Tazria-Metzorah – Communication and Community

We are counting towards Sinai, that time and place where we stood – in a description so familiar that it has become trite – k’ish echad b’lev echad, as one person with one heart. That count moves us through the Sefirah period when we mourn the deaths of the students of Rabbi Akiva who failed to treat each other with respect. We make that journey accompanied by the consistent study of Pirkei Avot, the section of the Mishna dedicated to explicit teachings of the derech eretz, the sterling traits and behaviors that are both prerequisite and characteristic of true Torah accomplishment.

The most valuable tool in building our interpersonal relationships is the power of speech. Communication is intended to build community, yet we often use it in ways that create rifts. This week’s double Parsha focuses extensively on tzora’at, the plague of leprosy that results from negative, divisive, and antisocial speech, lashon hara, such that the metzorah is condemned to live outside the community, michutz lamachaneh, and is even separated from his family. It is a poignant reminder of how negative communication not only isolates the individual from the community but divides us into opposing camps.

We encounter these lessons immediately following Pesach. The villain of the Pesach story was the wicked King Pharaoh, who - as our Sages teach us - became a metzorah himself, with that condition serving as a pretense for his inflicting further torture on the Jews (Rashi to Shemot 2:23 based on Shemot Rabba 1:34). Pharaoh’s strategy (see Shemot ch. 5) was to isolate the Jews from any source of support such that they could not serve G-d and would see it as counter-productive to turn to Pharaoh for help. His systems turned Jews against each other, turned the community against its leadership, and even isolated husbands from their wives.
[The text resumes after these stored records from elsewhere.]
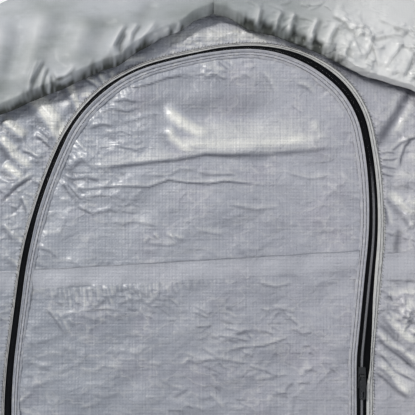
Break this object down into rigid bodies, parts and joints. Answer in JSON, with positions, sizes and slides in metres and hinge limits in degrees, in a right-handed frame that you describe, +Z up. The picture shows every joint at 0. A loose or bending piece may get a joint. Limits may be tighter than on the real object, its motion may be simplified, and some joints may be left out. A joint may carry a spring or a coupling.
{
  "type": "polytunnel greenhouse end wall with arched zip door",
  "caption": "Gable end wall of a small polytunnel greenhouse: woven sheet on a tube frame, with an arched zip door and the gathered front edge of the roof cover.",
  "frame": {"origin": "on the ground, at the middle of the base rail's flat underside", "axes": "+Z up, the wall's outer face looks along -Y, +X to the right as seen from outside"},
  "size_m": [2.032, 0.2015, 2.0171],
  "materials": {
    "frame_steel": "galvanised tube",
    "socket_steel": "zinc coated",
    "woven_sheet": "translucent silvery woven sheet, coated",
    "binding_tape": "pale folded binding with two rows of stitches",
    "zip_tape": "black woven tape",
    "zip_coil": "black moulded coil, slight shine",
    "zip_metal": "black enamel",
    "roof_sheet": "translucent greenish grey film, gathered"
  },
  "bodies": {
    "wall": {"base_rail": "frame_steel", "left_upright": "frame_steel", "right_upright": "frame_steel", "left_rafter": "frame_steel", "right_rafter": "frame_steel", "left_post_tube": "frame_steel", "right_post_tube": "frame_steel", "ridge_connector": "socket_steel", "left_eave_connector": "socket_steel", "right_eave_connector": "socket_steel", "left_foot_socket": "socket_steel", "right_foot_socket": "socket_steel", "left_post_foot": "socket_steel", "right_post_foot": "socket_steel", "left_post_clamp": "socket_steel", "right_post_clamp": "socket_steel", "gable_panel": "woven_sheet", "left_wall_panel": "woven_sheet", "right_wall_panel": "woven_sheet", "left_wall_seam": "woven_sheet", "right_wall_seam": "woven_sheet", "door_leaf": "woven_sheet", "door_seam": "woven_sheet", "door_hem": "woven_sheet", "wall_binding": "binding_tape", "door_binding": "binding_tape", "wall_zip_tape": "zip_tape", "door_zip_tape": "zip_tape", "wall_zip_coil": "zip_coil", "door_zip_coil": "zip_coil", "left_zip_stop": "zip_metal", "right_zip_stop": "zip_metal", "left_roof_cover": "roof_sheet", "right_roof_cover": "roof_sheet", "left_cover_bead": "roof_sheet", "right_cover_bead": "roof_sheet", "left_side_cover": "roof_sheet", "right_side_cover": "roof_sheet"},
    "slider": {"zip_slider": "zip_metal"},
    "pull": {"zip_pull": "zip_metal"}
  },
  "joints": [
    {"name": "slider_travel", "type": "slide", "parent": "wall", "child": "slider", "axis": [0, 0, -1], "range_m": [0, 1.218]},
    {"name": "pull_swing", "type": "hinge", "parent": "slider", "child": "pull", "pos_m": [0.22897, -0.0234, 1.29427], "axis": [-1, 0, 0], "range_deg": [0, 165]}
  ]
}
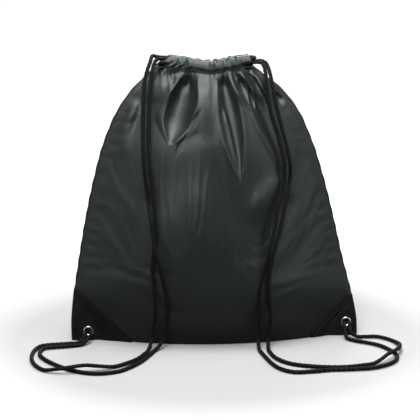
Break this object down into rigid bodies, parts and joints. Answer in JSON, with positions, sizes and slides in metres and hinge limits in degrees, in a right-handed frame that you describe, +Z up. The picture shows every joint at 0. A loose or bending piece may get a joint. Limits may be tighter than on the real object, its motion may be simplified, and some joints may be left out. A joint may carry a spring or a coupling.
{
  "type": "drawstring backpack",
  "caption": "Soft drawstring backpack with a gathered mouth, braided cord shoulder straps through a hem channel, and reinforced bottom corners with metal eyelets.",
  "frame": {"origin": "centre of the base on the ground plane, under the line where the two panels meet", "axes": "+Z up, strap side (worn against the back) faces -Y, +X to the right of someone facing the strap side"},
  "size_m": [0.443, 0.2212, 0.3485],
  "materials": {
    "bag_fabric": "satin",
    "patch": "satin",
    "cord": "matte",
    "thread": "matte",
    "eyelet_metal": "polished"
  },
  "bodies": {
    "root": {"rear_panel": "bag_fabric", "rear_hem_channel": "bag_fabric", "rear_hem_stitching": "thread", "left_side_seam": "thread", "right_side_seam": "thread", "bottom_seam": "thread", "left_rear_corner_patch": "patch", "left_front_corner_patch": "patch", "right_rear_corner_patch": "patch", "right_front_corner_patch": "patch", "left_rear_patch_stitching": "thread", "left_front_patch_stitching": "thread", "right_rear_patch_stitching": "thread", "right_front_patch_stitching": "thread", "left_eyelet": "eyelet_metal", "left_eyelet_washer": "eyelet_metal", "right_eyelet": "eyelet_metal", "right_eyelet_washer": "eyelet_metal", "left_knot": "cord", "right_knot": "cord"},
    "front_side": {"front_panel": "bag_fabric", "front_hem_channel": "bag_fabric", "front_hem_stitching": "thread"},
    "left_cord": {"left_cord_rear_run": "cord"},
    "right_cord": {"right_cord_rear_run": "cord"},
    "left_cord_front": {"left_cord_front_run": "cord"},
    "right_cord_front": {"right_cord_front_run": "cord"},
    "left_strap": {"left_strap_rear_strand": "cord", "left_strap_front_strand": "cord"},
    "right_strap": {"right_strap_rear_strand": "cord", "right_strap_front_strand": "cord"}
  },
  "joints": [
    {"name": "mouth_open", "type": "hinge", "parent": "root", "child": "front_side", "pos_m": [0, 0.032, 0], "axis": [-1, 0, 0], "range_deg": [0, 4]},
    {"name": "left_cord_draw", "type": "slide", "parent": "root", "child": "left_cord", "axis": [1, 0, 0], "range_m": [0, 0.004]},
    {"name": "left_cord_front_draw", "type": "slide", "parent": "front_side", "child": "left_cord_front", "axis": [1, 0, 0], "range_m": [0, 0.004]},
    {"name": "right_cord_draw", "type": "slide", "parent": "root", "child": "right_cord", "axis": [-1, 0, 0], "range_m": [0, 0.004]},
    {"name": "right_cord_front_draw", "type": "slide", "parent": "front_side", "child": "right_cord_front", "axis": [-1, 0, 0], "range_m": [0, 0.004]},
    {"name": "left_strap_swing", "type": "hinge", "parent": "root", "child": "left_strap", "pos_m": [-0.1625, -0.0068, 0.0117], "axis": [-0.2737, -0.0537, -0.9603], "range_deg": [0, 35]},
    {"name": "right_strap_swing", "type": "hinge", "parent": "root", "child": "right_strap", "pos_m": [0.1665, -0.0068, 0.0172], "axis": [-0.3356, 0.0544, 0.9404], "range_deg": [0, 35]}
  ],
  "couplings": [
    {"joint": "left_cord_draw", "follows": "mouth_open", "m_per_rad": 0.0572},
    {"joint": "left_cord_front_draw", "follows": "mouth_open", "m_per_rad": 0.0572},
    {"joint": "right_cord_draw", "follows": "mouth_open", "m_per_rad": 0.0572},
    {"joint": "right_cord_front_draw", "follows": "mouth_open", "m_per_rad": 0.0572}
  ]
}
Pharaoh was in that sense not only the king of Mitzrayim but also the king of the metzora’im.

It is therefore on Pesach, the festival of our redemption from Pharaoh’s clutches, that we celebrate and build pro-social communication, the very opposite of the metzorah’s behavior. The Haggadah, literally “the telling”, is the holiday text we use to communicate our past to our future, with parents guided to use their power of speech to grow their children’s sense of identification with the story and experience of the Jewish nation. Even the name of the holiday is understood in mystical sources as celebrating speech, with peh-sach read as a composite of two Hebrew words meaning “the mouth speaks”. This is how we celebrate the redemption from Egypt, growing deep connection and trust through substantive and refined communication.
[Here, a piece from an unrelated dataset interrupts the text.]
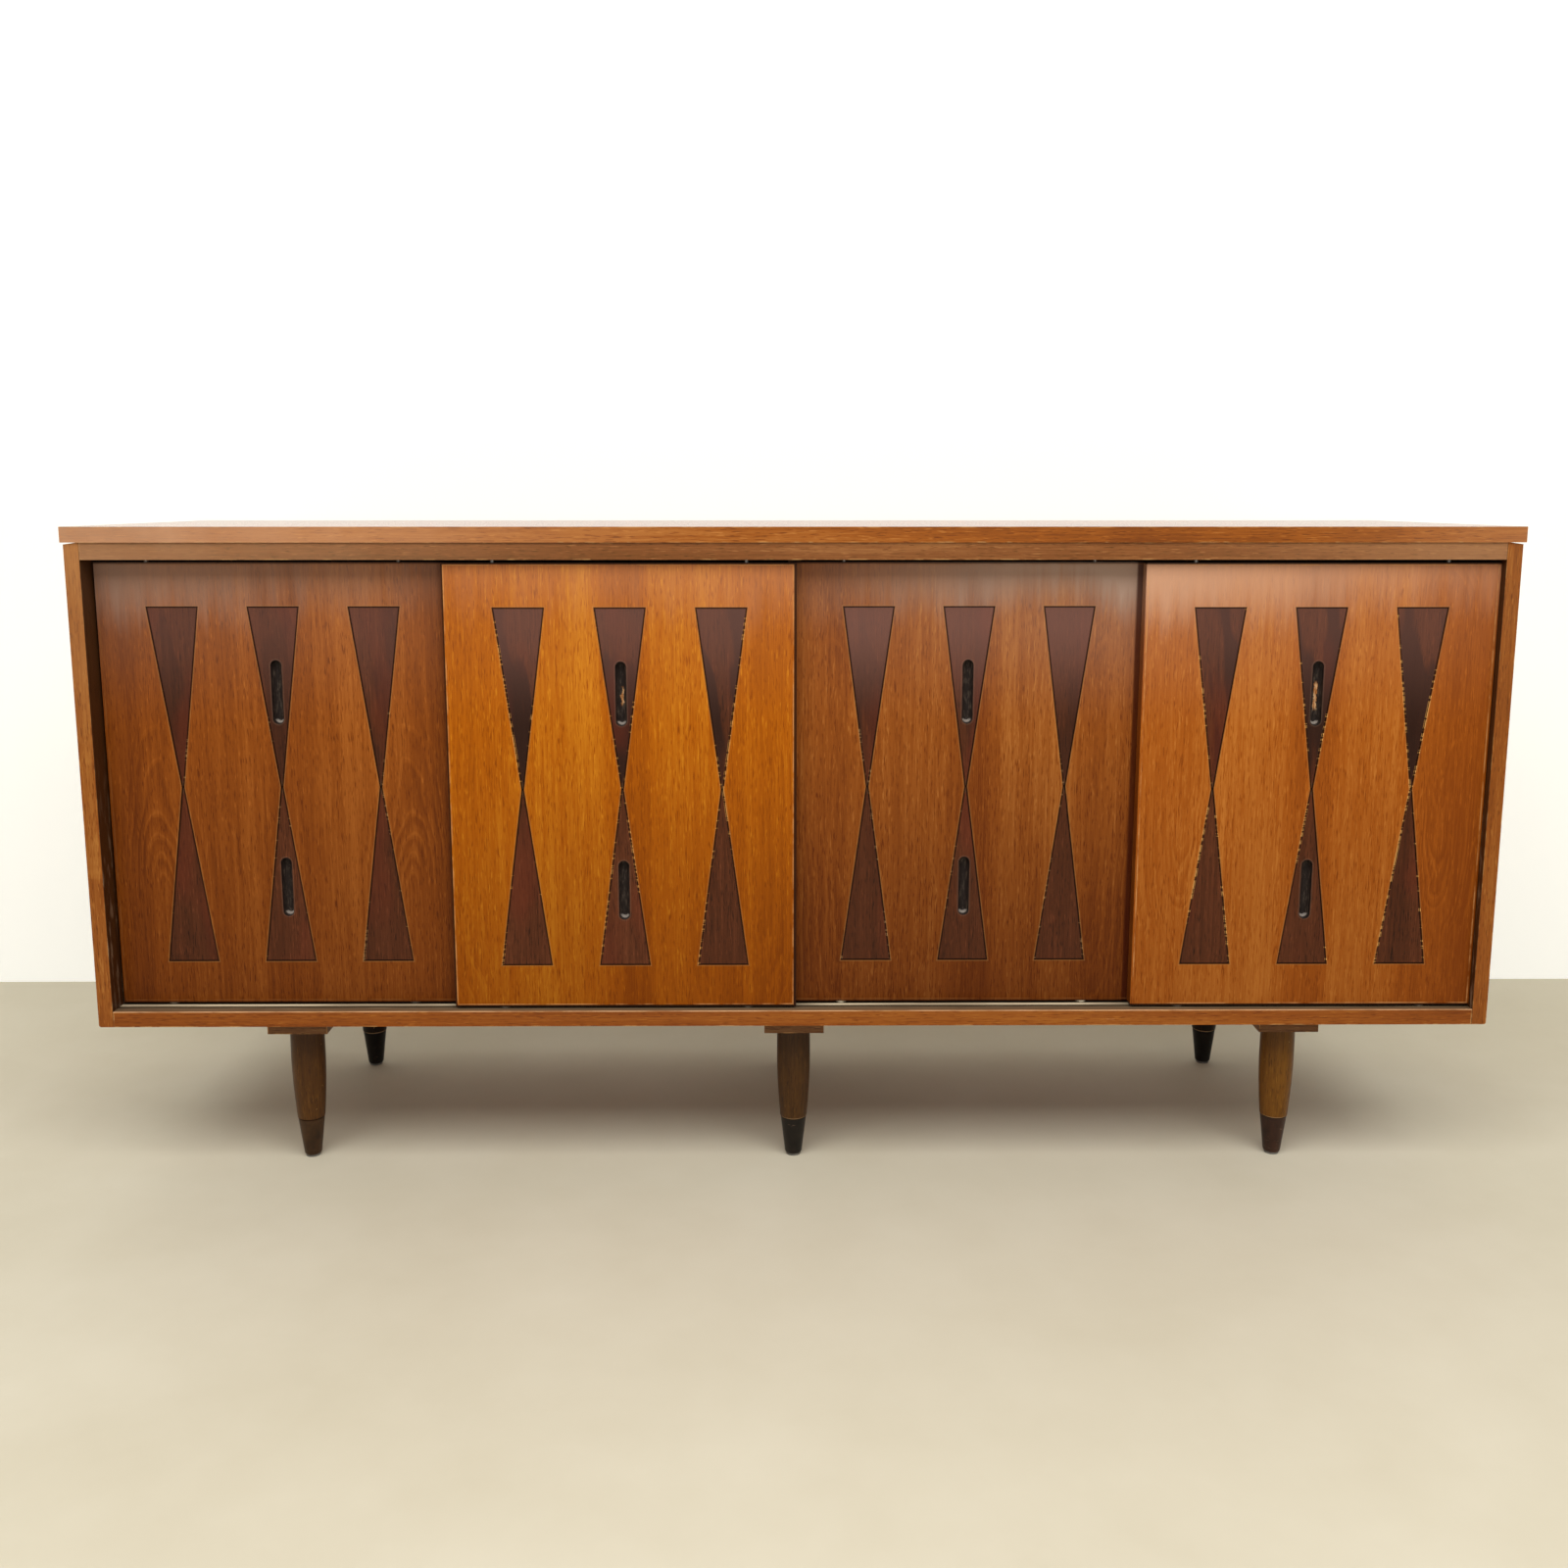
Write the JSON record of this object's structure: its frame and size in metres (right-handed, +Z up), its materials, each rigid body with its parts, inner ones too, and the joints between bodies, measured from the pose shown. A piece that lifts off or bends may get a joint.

This is how the journey from Pesach to Sinai takes us through Sefirah with a stop at Tazria-Metzora. Beginning with the celebration of Pesach we enhance our communications with each other, speaking and listening in the ways that create community, building our personal derech eretz along with our interpersonal relationships by treating one another with respect, until we arrive at Sinai as one person with one heart, k’ish echad b’lev echad.